Reshnu Sunetra Narendran may only be 16, but she has been honing her culinary skills, thanks to outlets such as Youtube, recipe books and cooking programmes on TV.
“I watch many cooking shows on Food Network Channel. I like the way they present the food and how they make cooking and baking look so simple. Plus, there are a variety of programmes ranging from competitions, tips, to step-by-step recipes,” said the Form Four student from SMK Sultan Abdul Samad in Petaling Jaya, Selangor.
Reshnu – who enjoys baking cookies and cakes – also hunts for new recipes on the Internet, mainly on cooking websites, blogsites and YouTube.
“YouTube is my guru because I can keep playing the videos repeatedly if I miss the steps. It is very easy as they show you every single step to make the recipe work,” explained Reshnu, who has developed an interest in cooking from her mother Pooja Singam.
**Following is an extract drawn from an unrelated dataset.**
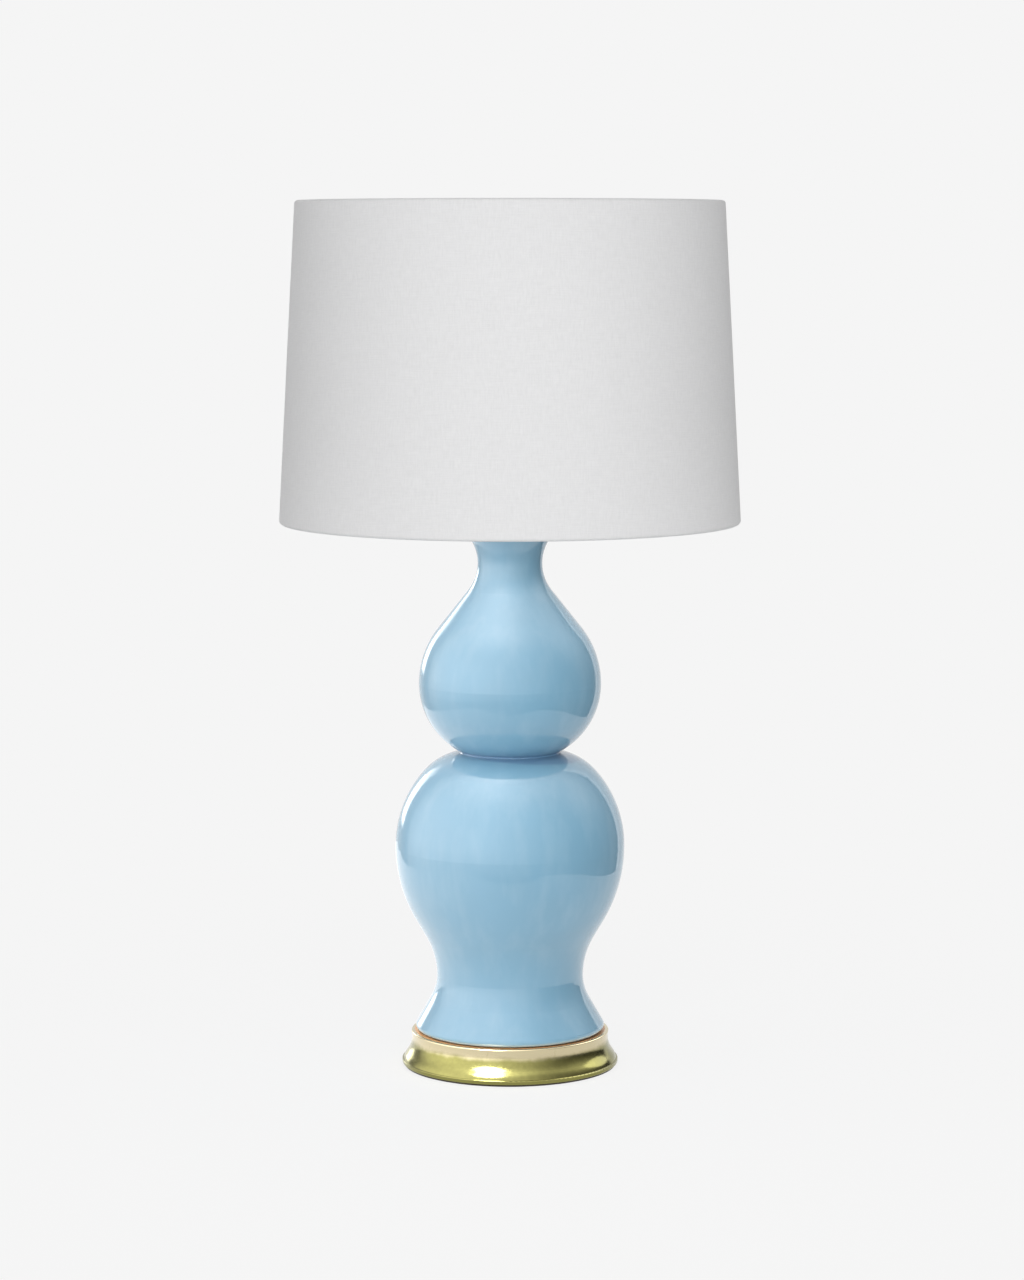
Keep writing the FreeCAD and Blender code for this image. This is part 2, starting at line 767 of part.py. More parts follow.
def make_ceramic():
    """Hollow cast body with a floor, holed for the pipe, and an open mouth under the cap."""
    body = turned(
        "ceramic_body",
        point("0", FOOT),
        arc(f"{FOOT_RADIUS} - foot_round", f"{FOOT} + foot_round", "foot_round", 1),
        *gourd("0"),
        arc(None, None, "lip_round", 1, join="lip"),
        point("0", MOUTH),
    )
    inside = new_sketch(body, "XZ_Plane")
    floor = f"{FOOT} + floor_thick"
    Outline(inside, [
        point("0", f"{FOOT} - floor_thick"),
        point(PIPE_HOLE, f"{FOOT} - floor_thick"),
        point(PIPE_HOLE, floor),
        point(f"{FOOT_RADIUS} - floor_edge", floor, "floor_round"),
        *gourd("body_wall"),
        point(None, f"{MOUTH} + lip_round", side=-1),
        point("0", f"{MOUTH} + lip_round"),
    ])
    revolve(body, inside, "PartDesign::Groove")
    return body


# Pipe and neck fittings

def make_vase_cap():
    """Spun brass cap that covers the mouth and centres the pipe."""
    return turned(
        "vase_cap",
        point("pipe_radius", f"{CAP_TOP} - cap_sheet"),
        point("cap_crown", f"{CAP_TOP} - cap_sheet"),
        point("cap_step", CAP_SEAT),
        point(CAP_INSIDE, CAP_SEAT),
        point(CAP_INSIDE, f"{CAP_SEAT} - cap_skirt"),
        point(CAP_RADIUS, f"{CAP_SEAT} - cap_skirt"),
        point(CAP_RADIUS, f"{CAP_SEAT} + cap_sheet", "cap_sheet"),
        point("cap_step + cap_sheet", f"{CAP_SEAT} + cap_sheet"),
        point("cap_crown + cap_sheet", CAP_TOP, "cap_sheet"),
        point("pipe_radius", CAP_TOP),
    )


def make_spacer():
    """Waisted brass collar between the cap and the harp saddle."""
    return turned(
        "neck_spacer",
        point("pipe_radius", CAP_TOP),
        point("spacer_radius", CAP_TOP),
        point("spacer_radius", f"{CAP_TOP} + spacer_band", "spacer_round"),
        point("spacer_waist", f"{CAP_TOP} + spacer_band + spacer_radius - spacer_waist"),
        point("spacer_waist", f"{STRAP} - spacer_band - spacer_radius + spacer_waist"),
        point("spacer_radius", f"{STRAP} - spacer_band", "spacer_round"),
        point("spacer_radius", STRAP),
        point("pipe_radius", STRAP),
    )


def neck_pieces():
    return [
        ring("lamp_pipe", "pipe_bore", "pipe_radius", PIPE_FOOT, PIPE_TOP, "thread_round"),
        ring(
            "mouth_gasket", f"{MOUTH_BORE} + gasket_margin", f"{LIP_CENTRE} - gasket_margin / 2",
            MOUTH, CAP_SEAT,
        ),
        make_vase_cap(),
        make_spacer(),
        make_saddle(),
        hex_nut("saddle_nut", STRAP_TOP),
    ]


# Harp

TAB_OUT = "(harp_foot - tab_offset)"
TAB_IN = f"({TAB_OUT} - strap_thick)"
STRAP_TIP = "(harp_foot + strap_end)"


def make_saddle():
    """Flat strap under the socket with an upright tab at each end for the harp's feet."""
    body = new_body("harp_saddle")
    sketch = new_sketch(body, "XZ_Plane")
    top = f"{STRAP_TOP} + tab_height"
    Outline(sketch, [
        point(f"-{STRAP_TIP}", STRAP),
        point(STRAP_TIP, STRAP),
        point(STRAP_TIP, STRAP_TOP),
        point(TAB_OUT, STRAP_TOP),
        point(TAB_OUT, top),
        point(TAB_IN, top),
        point(TAB_IN, STRAP_TOP),
        point(f"-{TAB_IN}", STRAP_TOP),
        point(f"-{TAB_IN}", top),
        point(f"-{TAB_OUT}", top),
        point(f"-{TAB_OUT}", STRAP_TOP),
        point(f"-{STRAP_TIP}", STRAP_TOP),
    ])
    extrude(body, sketch, "PartDesign::Pad", "strap_width", middle=True)
    for side in ("", "-"):
        trim = new_sketch(body, "YZ_Plane")
        Outline(trim, [
            point(f"{side}tab_width / 2", STRAP_TOP),
            point(f"{side}strap_width", STRAP_TOP),
            point(f"{side}strap_width", f"{top} + strap_thick"),
            point(f"{side}tab_width / 2", f"{top} + strap_thick"),
        ])
        extrude(body, trim, "PartDesign::Pocket", f"{STRAP_TIP} * 2", middle=True)
    hole = circle_sketch(body, "XY_Plane", "0", "0", "pipe_radius", lift=STRAP_TOP)
    extrude(body, hole, "PartDesign::Pocket", "strap_thick")
    return body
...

Besides recipes, Reshnu also turns to YouTube to enhance her knowledge on beauty remedies. Be it tips on getting rid of eyebags, natural cures for dry skin to DIY face masks, all the information she needs is just a click away.
“I’m particular about my skincare regime. I like to test out home remedies from YouTube and purchase different skincare products from the pharmacy.”
Catwalk girls’ dreams
Mass communications undergraduate Wafa Johanna De Korte has big dreams to be a successful TV host.
“I’d like to host entertainment TV shows, and eventually, host a talk show. I’m interested in current issues, politics and want to highlight lay people’s concerns,” said the 21-year-old, citing Oprah Winfrey and Ellen DeGeneres as her favourite TV hosts.
The leggy Dutch-Malay beauty, who clinched the title of Asia New Face Model in 2012, is a part time model too. To settle her college fees, she has taken a loan from Perbadanan Tabung Pendidikan Tinggi Nasional (PTPTN) and tops it up with money earned from her modelling stints.
“I don’t want to burden my widowed mother with college fees. Being able to pay my fees gives me a sense of independence and focus, and an appreciation of the value of money,” said Wafa, who has been modelling for six years.
Like most of her social-media savvy college mates, Wafa keeps up-to-date of trends, news and assignments with social media. According to her, social media serves as a vital platform to enable her to engage in conversations with her college mates, as well as look for job opportunities.
With the advancement of technology, Wafa obtains most of her lecture notes from Facebook. She also turns to Skype and Twitter to discuss group assignments with her course mates.
“Social media is also used as a platform to connect with people for job opportunities. ‘Social Media Influencers’ is a term used by people who have a large following on their social media channels.”